What to do - Locate every line in the material below that has the word "mathutils". Copy each of those lines.
+++ Recorded data
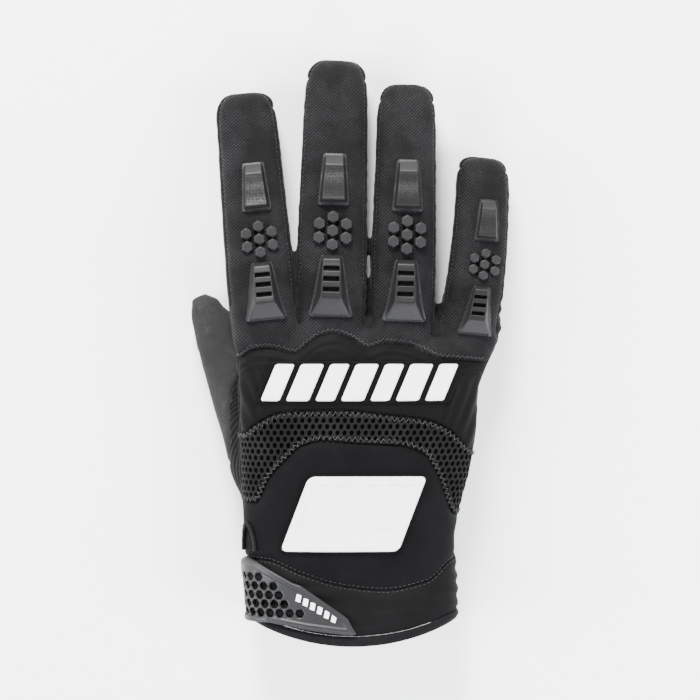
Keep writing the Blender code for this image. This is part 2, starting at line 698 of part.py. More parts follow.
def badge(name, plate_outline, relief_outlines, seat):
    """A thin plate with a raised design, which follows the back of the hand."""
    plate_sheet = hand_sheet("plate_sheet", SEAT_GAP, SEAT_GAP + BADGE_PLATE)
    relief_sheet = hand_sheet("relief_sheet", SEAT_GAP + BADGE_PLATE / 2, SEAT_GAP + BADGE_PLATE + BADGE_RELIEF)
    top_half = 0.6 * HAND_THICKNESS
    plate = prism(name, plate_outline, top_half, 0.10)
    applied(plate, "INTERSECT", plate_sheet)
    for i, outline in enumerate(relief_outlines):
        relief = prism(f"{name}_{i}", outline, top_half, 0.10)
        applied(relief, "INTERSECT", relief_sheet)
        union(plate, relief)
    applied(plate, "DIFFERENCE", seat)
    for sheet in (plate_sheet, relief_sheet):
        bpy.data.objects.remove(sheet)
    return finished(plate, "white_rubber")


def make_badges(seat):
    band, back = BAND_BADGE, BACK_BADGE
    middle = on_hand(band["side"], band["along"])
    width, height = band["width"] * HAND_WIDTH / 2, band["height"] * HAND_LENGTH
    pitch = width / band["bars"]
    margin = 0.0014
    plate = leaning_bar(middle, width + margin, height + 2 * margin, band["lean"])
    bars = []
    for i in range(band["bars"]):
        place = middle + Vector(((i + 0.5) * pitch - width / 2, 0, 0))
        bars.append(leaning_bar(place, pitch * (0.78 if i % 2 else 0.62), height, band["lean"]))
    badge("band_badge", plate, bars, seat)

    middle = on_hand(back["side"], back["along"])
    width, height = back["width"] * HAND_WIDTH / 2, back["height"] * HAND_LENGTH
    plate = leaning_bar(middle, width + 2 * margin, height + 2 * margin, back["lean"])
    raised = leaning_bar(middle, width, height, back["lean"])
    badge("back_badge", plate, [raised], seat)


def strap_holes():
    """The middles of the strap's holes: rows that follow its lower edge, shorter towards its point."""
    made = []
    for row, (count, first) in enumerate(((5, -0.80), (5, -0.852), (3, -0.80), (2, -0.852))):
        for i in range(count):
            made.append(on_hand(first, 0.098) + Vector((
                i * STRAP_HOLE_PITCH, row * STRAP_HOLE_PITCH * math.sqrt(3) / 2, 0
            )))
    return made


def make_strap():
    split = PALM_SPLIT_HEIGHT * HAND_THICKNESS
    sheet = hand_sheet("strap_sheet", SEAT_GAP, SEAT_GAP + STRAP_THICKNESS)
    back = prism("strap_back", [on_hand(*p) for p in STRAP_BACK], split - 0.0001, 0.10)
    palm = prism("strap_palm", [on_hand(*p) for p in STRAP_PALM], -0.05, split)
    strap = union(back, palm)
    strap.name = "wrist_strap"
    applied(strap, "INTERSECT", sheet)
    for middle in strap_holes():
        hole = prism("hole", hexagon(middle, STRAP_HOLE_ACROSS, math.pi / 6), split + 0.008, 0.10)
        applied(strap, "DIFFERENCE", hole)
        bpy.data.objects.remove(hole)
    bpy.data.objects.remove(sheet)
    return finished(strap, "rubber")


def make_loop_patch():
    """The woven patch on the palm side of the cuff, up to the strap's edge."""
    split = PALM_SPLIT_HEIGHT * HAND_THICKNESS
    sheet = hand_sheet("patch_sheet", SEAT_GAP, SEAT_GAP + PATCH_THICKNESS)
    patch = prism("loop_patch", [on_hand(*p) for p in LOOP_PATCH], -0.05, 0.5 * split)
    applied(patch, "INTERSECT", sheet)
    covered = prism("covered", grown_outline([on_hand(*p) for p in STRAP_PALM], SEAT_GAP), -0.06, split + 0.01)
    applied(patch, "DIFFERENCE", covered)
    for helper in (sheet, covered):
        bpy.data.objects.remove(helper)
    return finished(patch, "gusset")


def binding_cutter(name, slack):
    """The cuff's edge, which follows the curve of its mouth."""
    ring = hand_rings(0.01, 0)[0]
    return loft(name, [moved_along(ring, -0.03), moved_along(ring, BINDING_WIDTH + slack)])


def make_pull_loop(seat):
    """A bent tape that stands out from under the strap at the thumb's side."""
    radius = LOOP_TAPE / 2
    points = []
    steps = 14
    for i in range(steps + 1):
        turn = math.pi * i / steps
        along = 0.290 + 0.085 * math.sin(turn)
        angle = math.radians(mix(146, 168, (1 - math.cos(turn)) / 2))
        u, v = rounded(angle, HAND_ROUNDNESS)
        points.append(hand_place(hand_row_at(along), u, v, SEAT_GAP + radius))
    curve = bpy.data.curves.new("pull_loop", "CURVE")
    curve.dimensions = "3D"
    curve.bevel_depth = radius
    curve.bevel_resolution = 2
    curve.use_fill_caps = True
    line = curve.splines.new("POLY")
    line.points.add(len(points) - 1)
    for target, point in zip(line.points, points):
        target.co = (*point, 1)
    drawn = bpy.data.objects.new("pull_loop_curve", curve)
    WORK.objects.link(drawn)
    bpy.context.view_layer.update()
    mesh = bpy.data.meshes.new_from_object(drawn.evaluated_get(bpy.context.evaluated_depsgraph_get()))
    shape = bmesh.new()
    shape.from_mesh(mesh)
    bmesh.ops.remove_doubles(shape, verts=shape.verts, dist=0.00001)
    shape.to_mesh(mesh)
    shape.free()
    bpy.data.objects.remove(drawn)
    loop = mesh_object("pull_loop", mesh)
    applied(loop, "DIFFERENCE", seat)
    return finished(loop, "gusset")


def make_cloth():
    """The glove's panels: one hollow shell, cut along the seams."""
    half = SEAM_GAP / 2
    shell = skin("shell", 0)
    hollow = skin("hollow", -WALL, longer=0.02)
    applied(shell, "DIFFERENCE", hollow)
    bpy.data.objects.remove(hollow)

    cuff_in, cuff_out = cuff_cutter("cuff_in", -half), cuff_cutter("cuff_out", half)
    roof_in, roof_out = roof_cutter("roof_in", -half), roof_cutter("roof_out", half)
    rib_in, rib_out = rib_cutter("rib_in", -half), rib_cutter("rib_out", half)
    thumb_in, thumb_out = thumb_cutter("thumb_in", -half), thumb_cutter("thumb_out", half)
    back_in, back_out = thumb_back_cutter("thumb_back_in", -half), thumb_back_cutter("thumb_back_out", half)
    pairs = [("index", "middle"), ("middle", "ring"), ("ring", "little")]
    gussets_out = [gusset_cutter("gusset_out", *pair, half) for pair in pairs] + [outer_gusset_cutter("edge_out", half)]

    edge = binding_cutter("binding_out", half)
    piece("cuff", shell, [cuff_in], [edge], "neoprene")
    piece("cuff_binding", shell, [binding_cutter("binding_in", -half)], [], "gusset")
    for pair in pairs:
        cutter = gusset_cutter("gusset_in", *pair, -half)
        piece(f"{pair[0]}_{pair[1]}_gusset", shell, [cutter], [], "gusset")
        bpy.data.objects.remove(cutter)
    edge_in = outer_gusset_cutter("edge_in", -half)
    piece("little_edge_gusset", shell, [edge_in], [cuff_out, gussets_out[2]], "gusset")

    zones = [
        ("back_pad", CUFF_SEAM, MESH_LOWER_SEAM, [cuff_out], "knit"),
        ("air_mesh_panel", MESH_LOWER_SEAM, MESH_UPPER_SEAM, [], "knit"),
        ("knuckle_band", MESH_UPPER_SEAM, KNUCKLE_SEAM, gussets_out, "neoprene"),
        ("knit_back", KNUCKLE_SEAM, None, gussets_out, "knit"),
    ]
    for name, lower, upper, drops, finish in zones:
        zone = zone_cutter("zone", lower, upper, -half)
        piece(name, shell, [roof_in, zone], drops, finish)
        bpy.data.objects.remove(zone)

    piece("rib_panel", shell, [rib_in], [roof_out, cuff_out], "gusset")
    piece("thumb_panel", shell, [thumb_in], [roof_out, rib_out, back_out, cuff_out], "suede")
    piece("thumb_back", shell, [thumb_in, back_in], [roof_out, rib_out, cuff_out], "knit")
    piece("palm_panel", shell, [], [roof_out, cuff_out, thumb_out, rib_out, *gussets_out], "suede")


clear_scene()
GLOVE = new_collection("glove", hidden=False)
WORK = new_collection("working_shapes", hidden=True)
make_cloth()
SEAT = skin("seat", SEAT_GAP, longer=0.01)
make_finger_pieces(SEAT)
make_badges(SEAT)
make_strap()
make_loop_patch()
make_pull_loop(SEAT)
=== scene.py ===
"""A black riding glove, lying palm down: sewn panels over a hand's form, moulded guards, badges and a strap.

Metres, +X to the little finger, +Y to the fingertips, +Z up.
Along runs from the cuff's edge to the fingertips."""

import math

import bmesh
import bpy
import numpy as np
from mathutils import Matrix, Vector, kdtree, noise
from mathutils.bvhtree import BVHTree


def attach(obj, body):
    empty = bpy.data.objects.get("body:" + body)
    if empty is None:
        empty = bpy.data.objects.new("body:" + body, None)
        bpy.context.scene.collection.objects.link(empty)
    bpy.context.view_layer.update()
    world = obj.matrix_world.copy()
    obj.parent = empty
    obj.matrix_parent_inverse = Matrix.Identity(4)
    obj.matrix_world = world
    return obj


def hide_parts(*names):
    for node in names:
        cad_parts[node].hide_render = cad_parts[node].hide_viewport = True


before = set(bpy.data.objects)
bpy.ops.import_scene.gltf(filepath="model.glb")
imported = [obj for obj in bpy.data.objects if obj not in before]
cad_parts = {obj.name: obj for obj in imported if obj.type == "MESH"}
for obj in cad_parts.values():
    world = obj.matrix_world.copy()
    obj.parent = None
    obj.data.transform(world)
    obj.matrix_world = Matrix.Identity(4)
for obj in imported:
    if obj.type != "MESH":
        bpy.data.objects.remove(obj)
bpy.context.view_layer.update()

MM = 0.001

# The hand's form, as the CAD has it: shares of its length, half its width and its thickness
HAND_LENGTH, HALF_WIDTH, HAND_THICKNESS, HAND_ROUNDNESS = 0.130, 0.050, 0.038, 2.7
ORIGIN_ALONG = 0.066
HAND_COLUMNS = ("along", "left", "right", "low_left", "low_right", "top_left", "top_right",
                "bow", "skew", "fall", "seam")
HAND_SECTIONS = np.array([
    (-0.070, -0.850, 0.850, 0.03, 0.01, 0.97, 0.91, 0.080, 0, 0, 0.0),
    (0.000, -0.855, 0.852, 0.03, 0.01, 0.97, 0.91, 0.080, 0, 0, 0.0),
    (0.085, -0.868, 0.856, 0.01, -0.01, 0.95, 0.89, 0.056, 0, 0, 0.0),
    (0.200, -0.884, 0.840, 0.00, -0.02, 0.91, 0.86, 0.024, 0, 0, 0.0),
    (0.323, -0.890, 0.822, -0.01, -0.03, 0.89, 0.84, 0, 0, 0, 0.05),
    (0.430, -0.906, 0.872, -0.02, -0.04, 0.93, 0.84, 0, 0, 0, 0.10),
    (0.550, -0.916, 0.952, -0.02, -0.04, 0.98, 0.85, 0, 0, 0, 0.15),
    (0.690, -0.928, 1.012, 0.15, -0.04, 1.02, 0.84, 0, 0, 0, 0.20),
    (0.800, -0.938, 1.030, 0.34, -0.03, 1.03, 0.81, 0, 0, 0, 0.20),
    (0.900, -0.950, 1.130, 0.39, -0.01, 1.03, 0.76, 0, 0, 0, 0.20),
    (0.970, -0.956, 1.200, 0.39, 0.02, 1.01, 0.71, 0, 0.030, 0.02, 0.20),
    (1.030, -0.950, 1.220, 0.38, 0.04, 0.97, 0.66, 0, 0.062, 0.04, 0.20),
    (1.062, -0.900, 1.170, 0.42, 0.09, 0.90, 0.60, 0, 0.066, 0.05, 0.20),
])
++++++
The reply -
from mathutils import Matrix, Vector, kdtree, noise
from mathutils.bvhtree import BVHTree